You might want to check on  www.arboristsite.com .  Look up a poster by the name of nmurph . He sells refurbished 346xp s in that price range . Never heard a bad word about his saws, which says a lot . Given the choice, I'd take the 346 over either the ms 250 ,or ms290 . JMHO


----------



## computeruser (Dec 27, 2012)

Ditto as to Neal's rebuilds.  A really nice 353 just sold for $285.  It looked really strong in the video that was posted of the saw at work.

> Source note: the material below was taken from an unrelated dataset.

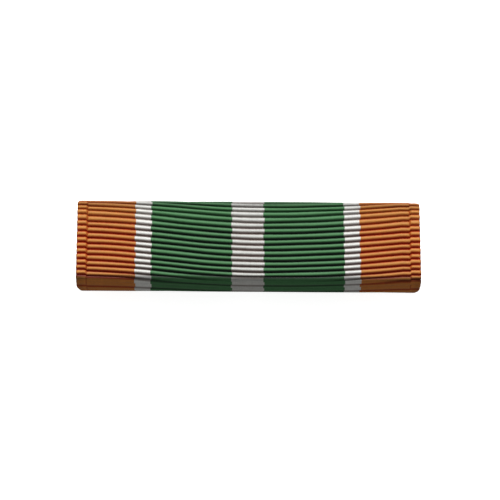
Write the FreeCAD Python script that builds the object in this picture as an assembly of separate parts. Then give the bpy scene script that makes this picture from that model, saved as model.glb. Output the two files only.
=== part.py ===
"""Single service ribbon on a pin-backed mounting bar.

The striped ribbon is wrapped round a folded brass carrier, which slides endways on to the
mounting bar. A brooch hinge, a pin and a roll-over safety catch are brazed to the back of the bar.

Millimetres. The bar lies on its back: +Z comes out of the ribbon's front, +X runs along its
length and +Y towards its upper long edge. z = 0 is the surface that the hinge and catch rest on.
"""

import FreeCAD, Part
import os

# ---- ribbon and its wrap -------------------------------------------------------------------
bar_length = 34.925            # 1 3/8 in
bar_height = 9.525             # 3/8 in
ribbon_thickness = 0.45
fold_radius = 0.7              # outside of the ribbon where it turns over a long edge
end_overhang = 0.5             # ribbon past each end of the carrier
tape_thickness = 0.1
tape_margin = 0.4              # tape short of a fold

# ---- folded brass carrier ------------------------------------------------------------------
carrier_sheet = 0.35
carrier_bend = 0.45            # outside radius of its folds
carrier_inner_bend = 0.1
channel_gap = 1.1              # between the plate and the return lips
lip_width = 1.6                # return lip, measured from the carrier's side

# ---- mounting bar --------------------------------------------------------------------------
rail_thickness = 0.8
rail_gap_under = 0.05          # rail to lips
rail_gap_side = 0.1            # rail to each side of the channel
rail_corner = 1.0              # rounded lead-in at the loading end
grip_gap = 0.05                # top of a grip dimple to the plate
grip_base_radius = 1.0
grip_spacing = 14.0
stop_thickness = 0.35
stop_width = 4.0
stop_gap = 0.03
stop_below_ribbon = 0.15

# ---- hinge ---------------------------------------------------------------------------------
finding_height = 3.0           # from the resting surface to the back of the bar
pivot_height = 1.4             # hinge, pin and catch share this height
hinge_x = -12.0
base_thickness = 0.4
bracket_length = 3.0
bracket_base = (4.0, 2.8)      # along the bar, across it
ear_thickness = 0.4
ear_corner = 0.9
ear_gap = 0.1                  # eye to each ear
bracket_back_gap = 0.15        # eye to the back wall
bracket_back_low = 0.7         # lowest point of the back wall, which stops the open pin
rivet_radius = 0.45
rivet_head_radius = 0.75
rivet_head_height = 0.28
eye_clearance = 0.04           # radial, on the rivet

# ---- pin -----------------------------------------------------------------------------------
pin_radius = 0.4
eye_radius = 1.0
eye_thickness = 1.0
neck_start = 0.7               # from the hinge axis to where the neck leaves the eye
neck_end = 2.1                 # from the hinge axis to the plain shank
neck_radius = 0.5
shank_end_x = 8.6
pin_tip_x = 13.4
pin_tip_radius = 0.05

# ---- safety catch --------------------------------------------------------------------------
catch_x = 10.2                 # hinge side of the housing
catch_length = 2.0
catch_width = 3.2
catch_corner = 0.7
catch_base_width = 4.4
catch_slot = 0.8               # the way in for the pin, in housing and roller alike
roller_radius = 1.1
roller_clearance = 0.03        # radial, in the housing
roller_bore_radius = 0.45
flange_radius = 1.3
flange_thickness = 0.35
flange_gap = 0.05              # flange to housing
tab_reach = 2.3                # from the roller's axis to the end of its thumb tab
tab_width = 0.8

# ---- heights and places that follow --------------------------------------------------------
bar_back = finding_height
bar_front = bar_back + rail_thickness
lip_top = bar_back - rail_gap_under
lip_bottom = lip_top - carrier_sheet
plate_bottom = lip_top + channel_gap
plate_top = plate_bottom + carrier_sheet
ribbon_back = lip_bottom - tape_thickness - ribbon_thickness
ribbon_front = plate_top + tape_thickness + ribbon_thickness
carrier_width = bar_height - 2 * ribbon_thickness
carrier_length = bar_length - 2 * end_overhang
opening_width = carrier_width - 2 * lip_width
rail_width = carrier_width - 2 * carrier_sheet - 2 * rail_gap_side
ear_inner = eye_thickness / 2 + ear_gap
ear_outer = ear_inner + ear_thickness
base_low = bar_back - base_thickness
past_everything = 60.0         # a cut that must run right through


def box(x, y, z):
    """A box between two values on each axis."""
    return Part.makeBox(x[1] - x[0], y[1] - y[0], z[1] - z[0], FreeCAD.Vector(x[0], y[0], z[0]))


def cylinder(radius, start, end):
    """A cylinder from one point to another."""
    start, end = FreeCAD.Vector(*start), FreeCAD.Vector(*end)
    return Part.makeCylinder(radius, (end - start).Length, start, end - start)


def edges_along(shape, axis):
    """The straight edges of a shape that run along one axis, such as (1, 0, 0)."""
    direction = FreeCAD.Vector(*axis)
    straight = [e for e in shape.Edges if e.Curve.TypeId == "Part::GeomLine"]
    return [e for e in straight if abs(e.Curve.Direction.dot(direction)) > 0.999]


def long_bar(length, width, low, high, radius):
    """A bar along X, centred across the object, with its four long edges rounded."""
    bar = box((-length / 2, length / 2), (-width / 2, width / 2), (low, high))
    return bar.makeFillet(radius, edges_along(bar, (1, 0, 0)))


def back_opening():
    """The slot along the back, between the lips and between the ribbon's laps."""
    half = opening_width / 2
    return box((-past_everything, past_everything), (-half, half), (0, plate_bottom - channel_gap / 2))


def ribbon():
    """The woven strip: front, both long edges and a lap behind each lip."""
    outside = long_bar(bar_length, bar_height, ribbon_back, ribbon_front, fold_radius)
    inside = long_bar(
        past_everything,
        carrier_width,
        ribbon_back + ribbon_thickness,
        ribbon_front - ribbon_thickness,
        fold_radius - ribbon_thickness,
    )
    return outside.cut(inside).cut(back_opening())


def front_tape():
    """Adhesive tape between the carrier's plate and the ribbon's front."""
    half = carrier_width / 2 - tape_margin
    return box((-carrier_length / 2, carrier_length / 2), (-half, half), (plate_top, plate_top + tape_thickness))


def lap_tape(side):
    """Adhesive tape between one lip and the lap of ribbon behind it."""
    across = sorted((side * (opening_width / 2 + tape_thickness), side * (carrier_width / 2 - tape_margin)))
    return box((-carrier_length / 2, carrier_length / 2), across, (lip_bottom - tape_thickness, lip_bottom))


def carrier():
    """The folded brass channel that carries the ribbon and slides on the bar."""
    outside = long_bar(carrier_length, carrier_width, lip_bottom, plate_top, carrier_bend)
    inside = long_bar(
        past_everything,
        carrier_width - 2 * carrier_sheet,
        lip_top,
        plate_bottom,
        carrier_inner_bend,
    )
    return outside.cut(inside).cut(back_opening())


def grip_dimple(x):
    """A pressed dimple: the cap that stands up from the bar, and the dent behind it."""
    height = plate_bottom - grip_gap - bar_front
    sphere_radius = (grip_base_radius**2 + height**2) / (2 * height)
    drop = sphere_radius - height
    cap = Part.makeSphere(sphere_radius, FreeCAD.Vector(x, 0, bar_front - drop))
    cap = cap.common(box((x - 2, x + 2), (-2, 2), (bar_front - rail_thickness / 2, bar_front + height)))
    dent = Part.makeSphere(sphere_radius, FreeCAD.Vector(x, 0, bar_back - drop))
    return cap, dent


def mount_bar():
    """The strip that the carrier slides on, with an end stop, two grip dimples and a lead-in."""
    stop_face = -carrier_length / 2 - stop_gap
    stop_end = stop_face - stop_thickness
    half = rail_width / 2
    bar = box((stop_end, carrier_length / 2), (-half, half), (bar_back, bar_front))
    lead_in = [e for e in edges_along(bar, (0, 0, 1)) if e.CenterOfMass.x > 0]
    bar = bar.makeFillet(rail_corner, lead_in)
    stop_top = ribbon_front - ribbon_thickness - stop_below_ribbon
    bar = bar.fuse(box((stop_end, stop_face), (-stop_width / 2, stop_width / 2), (bar_back, stop_top)))
    for x in (-grip_spacing / 2, grip_spacing / 2):
        cap, dent = grip_dimple(x)
        bar = bar.fuse(cap).cut(dent.common(box((x - 2, x + 2), (-2, 2), (bar_back, bar_front))))
    return bar.removeSplitter()


def hinge_bracket():
    """The brooch hinge: a base, two ears and a back wall that stops the opened pin."""
    front, back = hinge_x + bracket_length / 2, hinge_x - bracket_length / 2
    body = box((back, front), (-ear_outer, ear_outer), (0, base_low))
    low_corners = [e for e in edges_along(body, (0, 1, 0)) if e.CenterOfMass.z < ear_corner]
    body = body.makeFillet(ear_corner, low_corners)
    wall_face = hinge_x - eye_radius - bracket_back_gap
    body = body.cut(box((wall_face, past_everything), (-ear_inner, ear_inner), (-1, base_low)))
    body = body.cut(box((back - 1, wall_face), (-ear_inner, ear_inner), (-1, bracket_back_low)))
    length, width = bracket_base
    base = box((hinge_x - length / 2, hinge_x + length / 2), (-width / 2, width / 2), (base_low, bar_back))
    body = body.fuse(base)
    return body.cut(cylinder(rivet_radius, (hinge_x, -2, pivot_height), (hinge_x, 2, pivot_height))).removeSplitter()


def hinge_rivet():
    """The rivet through both ears, with a low domed head outside each."""
    rivet = cylinder(rivet_radius, (hinge_x, -ear_outer, pivot_height), (hinge_x, ear_outer, pivot_height))
    dome_radius = (rivet_head_radius**2 + rivet_head_height**2) / (2 * rivet_head_height)
    for side in (-1, 1):
        centre = side * (ear_outer + rivet_head_height - dome_radius)
        dome = Part.makeSphere(dome_radius, FreeCAD.Vector(hinge_x, centre, pivot_height))
        across = sorted((side * ear_outer, side * (ear_outer + dome_radius)))
        keep = box((hinge_x - 2, hinge_x + 2), across, (pivot_height - 2, pivot_height + 2))
        rivet = rivet.fuse(dome.common(keep))
    return rivet.removeSplitter()


def cone(radius_start, radius_end, x_start, x_end):
    """A cone along X at the pin's height."""
    start = FreeCAD.Vector(x_start, 0, pivot_height)
    return Part.makeCone(radius_start, radius_end, x_end - x_start, start, FreeCAD.Vector(1, 0, 0))


def pin_stem():
    """The hardened pin: a flat-sided eye, a neck, a plain shank and a long point."""
    neck_x, shank_x = hinge_x + neck_start, hinge_x + neck_end
    half = eye_thickness / 2
    eye = cylinder(eye_radius, (hinge_x, -half, pivot_height), (hinge_x, half, pivot_height))
    neck = cone(neck_radius, pin_radius, neck_x, shank_x)
    shank = cylinder(pin_radius, (shank_x, 0, pivot_height), (shank_end_x, 0, pivot_height))
    point = cone(pin_radius, pin_tip_radius, shank_end_x, pin_tip_x)
    stem = eye.fuse([neck, shank, point])
    hole = cylinder(rivet_radius + eye_clearance, (hinge_x, -2, pivot_height), (hinge_x, 2, pivot_height))
    return stem.cut(hole).removeSplitter()


def catch_housing():
    """The catch's body: a bored block, slotted towards the back for the pin, on a brazed base."""
    ends = (catch_x, catch_x + catch_length)
    half = catch_width / 2
    body = box(ends, (-half, half), (0, base_low))
    low_corners = [e for e in edges_along(body, (1, 0, 0)) if e.CenterOfMass.z < catch_corner]
    body = body.makeFillet(catch_corner, low_corners)
    base = box(ends, (-catch_base_width / 2, catch_base_width / 2), (base_low, bar_back))
    bore = cylinder(roller_radius + roller_clearance, (ends[0] - 1, 0, pivot_height), (ends[1] + 1, 0, pivot_height))
    slot = box((ends[0] - 1, ends[1] + 1), (-catch_slot / 2, catch_slot / 2), (-1, pivot_height))
    return body.fuse(base).cut(bore).cut(slot).removeSplitter()


def catch_roller():
    """The roll-over lock: a slotted roller between two flanges, with a thumb tab on the near one."""
    low, high = catch_x - flange_gap, catch_x + catch_length + flange_gap
    ends = (low - flange_thickness, high + flange_thickness)
    roller = cylinder(roller_radius, (ends[0], 0, pivot_height), (ends[1], 0, pivot_height))
    for x in (ends[0], high):
        flange = cylinder(flange_radius, (x, 0, pivot_height), (x + flange_thickness, 0, pivot_height))
        roller = roller.fuse(flange)
    tab_end = tab_reach - tab_width / 2
    low_z, high_z = pivot_height - tab_width / 2, pivot_height + tab_width / 2
    tab = box((ends[0], low), (-tab_end, -roller_bore_radius), (low_z, high_z))
    round_end = cylinder(tab_width / 2, (ends[0], -tab_end, pivot_height), (low, -tab_end, pivot_height))
    bore = cylinder(roller_bore_radius, (ends[0] - 1, 0, pivot_height), (ends[1] + 1, 0, pivot_height))
    slot = box((ends[0] - 1, ends[1] + 1), (-catch_slot / 2, catch_slot / 2), (-1, pivot_height))
    return roller.fuse([tab, round_end]).cut(bore).cut(slot).removeSplitter()


parts = {
    "ribbon": ribbon(),
    "front_tape": front_tape(),
    "upper_lap_tape": lap_tape(1),
    "lower_lap_tape": lap_tape(-1),
    "carrier": carrier(),
    "mount_bar": mount_bar(),
    "hinge_bracket": hinge_bracket(),
    "hinge_rivet": hinge_rivet(),
    "pin_stem": pin_stem(),
    "catch_housing": catch_housing(),
    "catch_roller": catch_roller(),
}

os.makedirs("parts", exist_ok=True)
for name, shape in parts.items():
    shape.exportStep(f"parts/{name}.step")
    bounds = shape.BoundBox
    print(
        f"{name:16s} solids {len(shape.Solids)} valid {shape.isValid()} volume {shape.Volume:8.3f}"
        f"  x {bounds.XMin:.2f} {bounds.XMax:.2f}  y {bounds.YMin:.2f} {bounds.YMax:.2f}"
        f"  z {bounds.ZMin:.2f} {bounds.ZMax:.2f}"
    )
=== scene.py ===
"""A single service ribbon on its pin-backed bar: the woven ribbon and the finish of every metal fitting.

Laid out as an add-on. Metres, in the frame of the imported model: the bar lies on its back, +X runs along
it, +Y towards its upper long edge and +Z out of the ribbon's front.
"""

import math

import bpy
import numpy as np
from bpy.props import FloatProperty, FloatVectorProperty, IntProperty, PointerProperty
from mathutils import Matrix, Vector


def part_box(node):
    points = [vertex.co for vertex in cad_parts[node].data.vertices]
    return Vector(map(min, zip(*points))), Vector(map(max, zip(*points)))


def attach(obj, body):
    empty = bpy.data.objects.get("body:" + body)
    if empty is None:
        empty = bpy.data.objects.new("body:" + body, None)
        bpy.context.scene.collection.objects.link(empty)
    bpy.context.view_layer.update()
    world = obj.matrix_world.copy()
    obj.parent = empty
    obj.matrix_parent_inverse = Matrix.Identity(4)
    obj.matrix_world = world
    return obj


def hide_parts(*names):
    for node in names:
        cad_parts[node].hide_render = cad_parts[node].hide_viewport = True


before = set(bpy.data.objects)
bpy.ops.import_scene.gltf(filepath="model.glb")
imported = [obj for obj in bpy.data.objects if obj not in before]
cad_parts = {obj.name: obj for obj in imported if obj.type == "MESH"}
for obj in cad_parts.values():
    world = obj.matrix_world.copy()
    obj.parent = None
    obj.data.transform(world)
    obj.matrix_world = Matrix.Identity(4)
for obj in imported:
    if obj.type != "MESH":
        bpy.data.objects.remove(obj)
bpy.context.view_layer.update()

bl_info = {
    "name": "Service ribbon bar",
    "version": (1, 0, 0),
    "blender": (4, 5, 0),
    "location": "View3D > Sidebar > Ribbon bar",
    "description": "Weaves the striped ribbon round its carrier and finishes the metal fittings",
    "category": "Object",
}

MM = 0.001
FLATNESS = 0.001 * MM  # how level a flat top is taken to be
RIBBON_LOW, RIBBON_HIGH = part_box("ribbon")
RIBBON_THICKNESS = RIBBON_HIGH.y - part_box("carrier")[1].y


def corners(node):
    """Every vertex of a CAD node, one row each."""
    return np.array([v.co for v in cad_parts[node].data.vertices])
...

Otherwise, an MS250 is a decent saw for the price.  No powerhouse, but reliable and they have cut a lot of wood for a lot of people over the years.


----------



## Kenster (Dec 27, 2012)

I'd up the bucks a little bit and go for the $290 BUT with a 16 inch bar.  It will do a heck of a job with a 16 inch bar, especially with a yellow chain,  and unless you'll be cutting trees thicker than 32 inch diameter, you don't need a longer bar.


----------



## Senatormofo (Dec 28, 2012)

I've got an 025 and it is perfect for occasional use and then some. The 250 is right in your price range and is a good, lightweight saw. But.. the 290 is also a great saw for an additional $80.00. My next saw will probably be a 290. 13 lbs and 3.8 HP.


----------



## HittinSteel (Dec 28, 2012)

computeruser said:


> Ditto as to Neal's rebuilds. A really nice 353 just sold for $285. It looked really strong in the video that was posted of the saw at work.
> 
> Otherwise, an MS250 is a decent saw for the price. No powerhouse, but reliable and they have cut a lot of wood for a lot of people over the years.


 
A lot of nice saws have been posted recently in the trading post over there...... I think freakinstang still has a near new 5100 for $350 or so.


----------



## Fins59 (Dec 28, 2012)

Check out the EZ start option on the MS 250.  It's about $60 more but if you have starting issues (arm/shoulder problem) it's well worth it.  You can start that saw using 2 fingers.
I bought one a few months ago and it's the best $$$ I spent this year.
I mainly cut oak slabwood with mine.  I stack about 5-6 peices in a jig and cut them with no problem.  Saw has plenty of power.  So far cut 11 big bundles.


----------



## Cessna (Dec 28, 2012)

This is the saw I have with the 16" bar.  Light, very easy on/off caps for fuel and bar oil and great power!!  Also great, NO WRENCH, chain tension adjuster  Can't beat it!!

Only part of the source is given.